Agentic law and outcome-based pricing

Norm Ai powers Norm Law, LLP, an affiliated AI-native law firm that runs natively on the platform. Senior attorneys supervise, calibrate, and improve the AI agents, which deliver outside counsel services to institutional clients. Because Norm Law prices based on outcomes rather than hours, the benefits of AI flow directly to the client. That creates a client-aligned incentive structure, unlike model providers whose economics are tied to token usage or traditional firms tied to billable hours.

Norm Law is chaired by Mike Schmidtberger, the former Chair of the Executive Committee of Sidley Austin. Other partners include the former Global Head of Real Estate at Sidley Austin, a senior M&A partner from Ropes & Gray, the General Counsel from Bain Capital Ventures, and lawyers from Kirkland & Ellis, Simpson Thacher, Paul Weiss, Davis Polk, Skadden, Cleary Gottlieb, Latham & Watkins, Paul Hastings, Proskauer, and Pillsbury.

Institutional trust and supervisory AI

"AI will not transform regulated work until institutions trust it, and that trust is the hardest thing to earn in this market," said Samir Kaul, Managing Director at Khosla Ventures. "The most demanding buyers of legal services in the world already rely on Norm Ai. We led this round because John has built the only credible path to AI-native legal work at institutional scale."

Clients representing more than $30 trillion in assets under management deploy Norm Ai's legal AI agents directly within their in-house legal teams. The technology is also increasingly used to supervise other AI agents operating in regulated environments. When companies deploy their own AI agents in high-stakes roles, Norm Ai's agents can check that those systems perform appropriately.

"As AI capabilities race forward, one of the greatest opportunities is to build the interface between AI and the most legitimate encapsulation of human values: law," said John Nay, founder and CEO of Norm Ai. "We are building that interface in an increasingly agentic society to (1) align legal services with the client, and (2) align AI with human values."

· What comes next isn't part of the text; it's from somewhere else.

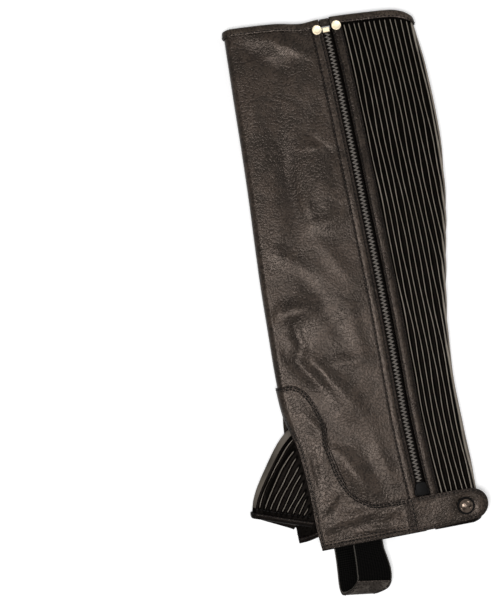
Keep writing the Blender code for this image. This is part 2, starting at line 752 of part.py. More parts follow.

The Series C will accelerate hiring, expand practice area coverage, and advance Norm Ai's supervisory agents for regulated enterprise AI deployments.

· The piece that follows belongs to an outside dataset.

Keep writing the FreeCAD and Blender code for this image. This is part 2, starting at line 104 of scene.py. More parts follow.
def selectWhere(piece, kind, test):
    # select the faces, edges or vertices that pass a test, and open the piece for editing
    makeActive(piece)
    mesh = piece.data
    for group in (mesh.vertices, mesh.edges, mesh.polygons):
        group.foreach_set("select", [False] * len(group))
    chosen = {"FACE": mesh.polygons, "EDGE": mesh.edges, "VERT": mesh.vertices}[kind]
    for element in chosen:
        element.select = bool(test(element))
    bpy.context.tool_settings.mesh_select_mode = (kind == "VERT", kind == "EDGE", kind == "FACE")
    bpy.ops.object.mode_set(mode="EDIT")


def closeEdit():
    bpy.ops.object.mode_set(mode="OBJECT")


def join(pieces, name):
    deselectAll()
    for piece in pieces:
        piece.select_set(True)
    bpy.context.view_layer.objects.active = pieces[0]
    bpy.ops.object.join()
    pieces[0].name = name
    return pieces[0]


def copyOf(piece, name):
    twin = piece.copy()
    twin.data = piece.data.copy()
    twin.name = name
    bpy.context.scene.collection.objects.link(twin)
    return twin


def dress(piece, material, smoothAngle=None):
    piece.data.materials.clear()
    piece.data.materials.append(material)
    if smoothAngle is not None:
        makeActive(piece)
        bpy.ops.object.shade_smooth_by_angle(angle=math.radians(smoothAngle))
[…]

Why this matters for legal professionals

Norm Ai's growth signals a concrete shift toward AI-native legal services with outcome-based pricing-a model that challenges the billable hour and could reshape how corporate legal work gets done. For in-house legal teams, deploying AI agents directly offers a path to faster, more efficient workflows. For law firms, the rise of AI-native competitors like Norm Law, LLP adds pressure to rethink service delivery and pricing. As these tools evolve, legal professionals can turn to resources like AI for Law Firms Programs to understand how AI is being integrated into practice. The supervisory agent capability also addresses a growing need: ensuring that AI systems operating in regulated settings comply with legal and ethical standards.